Many of the proven features of the older engines have been bequeathed to the 200, albeit modified a bit to fulfill some new need or economic dictate. The centrifugal oil cleaner, largely responsible for the longevity of Honda engines, remains along with the somewhat outdated plunger-type oil pump. Only the access cover to the filter is absent and the primary drive cover must be removed to clean the filter. An altered form of the spur gear (straight-cut) primary drive is fitted to the 200. In the older bikes, the gears were in two pieces and the teeth on the halves were staggered to remove vibration and whine. The new one-piece gears are made of sintered (fused powder) metal and treated with a low temperature hardening process known as LCN io-nitriding. The impetus for developing the process was tougher pollution control laws in Japan which took a dim view of the fuming hot cyanide vats used to treat the old gears. As it turns out the new process is cheaper, safer, and produces better gears that are only fractionally noisier than the old ones.

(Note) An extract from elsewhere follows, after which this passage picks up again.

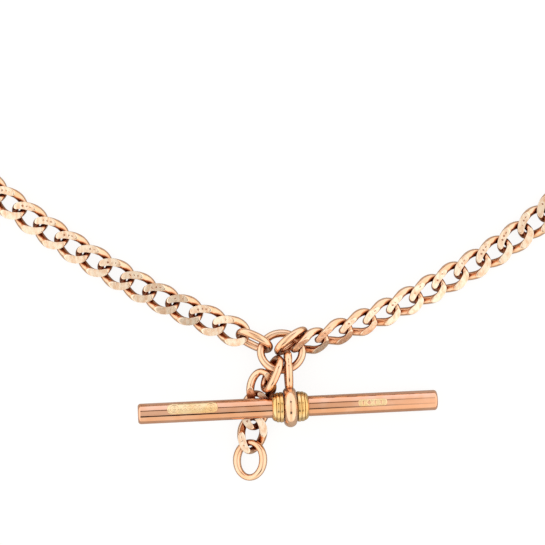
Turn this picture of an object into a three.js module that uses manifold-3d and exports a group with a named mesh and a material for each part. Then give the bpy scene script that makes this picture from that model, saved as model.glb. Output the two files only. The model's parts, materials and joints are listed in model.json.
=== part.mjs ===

The gearbox shafts are still pressure-fed from the oil pump so that the gears will last as long as the rest of the engine. And the alternator output capacity has been raised from 80 to 97 watts at 5000 rpm to extend battery life.
In comparing the CB200 to the automotive field, we would have to pick the Porsche 914. Like the 914, it is relatively expensive, has great brakes and just dreadful rear shocks. Its styling is distinctly "rounded-brick" and things are a bit cramped for large people. But, very unlike the 914, the CB200 is devoid of exotic (read expensive to service) quagmires like electronic fuel injection. The CB200 is the smallest bike that can be safely (and legally in many locations) ridden on freeways. And as the energy and pollution problems worsen, the CB200 may become the bike of the year.